Just listened this morning. Excellent as always.
Regarding Avatar, it does tend to function as you say as the big two-part season opener, and I think the fact that it feels so much like that and so much like you're just watching another episode is what led people to start calling it "season 8." I know that the editors and writers have never liked that characterisation of the series, nor even the word "relaunch" (since that term was supposed to apply only to Avatar and not to the series as a whole), but one might almost say they were too successful at their task of making it feel like "more DS9" in that regard. It's just too much like the real thing for us to think of it in any other way.
Again, the two-part season opener style of the story can be compared to "The Search" or "Way of the Warrior" (and Picard's inclusion was deliberately intended to evoke "Emissary"). But I do think that if any novel was released today that looked as objectively thin on the shelf as Avatar pt 2 does, it would generate a s**tstorm of complaints from readers proclaiming that Pocket are sucking up our money for substandard product. Of course, at the time many if not most ST novels were of comparable length to Avatar 2. That's another way in which Pocket shot themselves in the foot with their too-good-ness - they raised the bar so high that our expectations were raised with it, and now we expect Twilight-sized doorstops with everything. And the DS9-R series was really where that rise in quality began. Still, I'd rather have an important, consequential-feeling slim volume than 700 pages of rubbish.

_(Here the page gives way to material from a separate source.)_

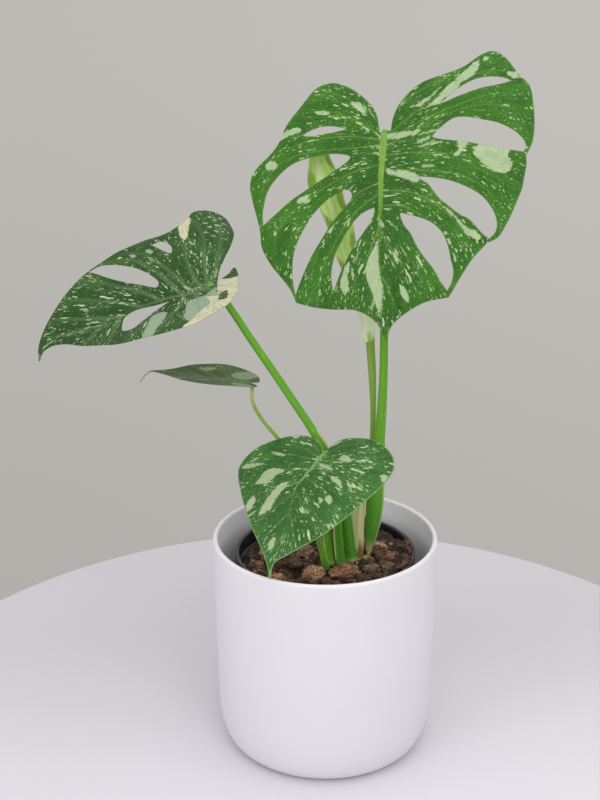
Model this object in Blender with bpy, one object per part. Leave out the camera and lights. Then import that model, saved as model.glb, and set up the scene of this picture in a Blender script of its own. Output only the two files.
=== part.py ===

A lot of readers questioned how come Avatar came out as two novels, given how slim part 2 was. I believe it was in Voyages of Imagination that Marco Palmieri is quoted as saying that if he were doing it again now it would be one book (much in the way that Voyager's re-relaunch Full Circle was made into one book rather than two, perhaps), but that he had intended it as two full-length novels at planning stage, and at least this way we get two gorgeous covers. He's not wrong there.
You also brought up Vaughn seeming like a "new Sisko". If I recall, that was a minor bone of contention among some people, claiming that Vaughn was simply a Sisko re-run. Lost their partners to the Borg, raising their children alone, disatisfied with life, came to Bajor, encountered an Orb, new lease on life. When seeing it broken down like that one can see their point - except that all of those elements are explored in very different ways, and whatever their paths, their personalities are markedly different. I also believe, as you seemed to be implying, that those similarities were entirely deliberate on Marco and SD Perry's parts, and would have had story consequences somewhere down the road (if that road hadn't been left unfinished). Those similiarities created (for me ar least) an underlying sense that Vaughn was going to be some kind of back-up Emissary - a sense that was deliberately played with and then subverted in The Soul Key.
And a last note about furry Ferengi. I have speculated that Ferengi actually find furry things scary and unnatural because animals don't have fur on Ferenginar - it would be counter-evolutionary in the waterlogged environment. And that's why Daimons and Ferengi enforcers wear fur - because to them it's scary.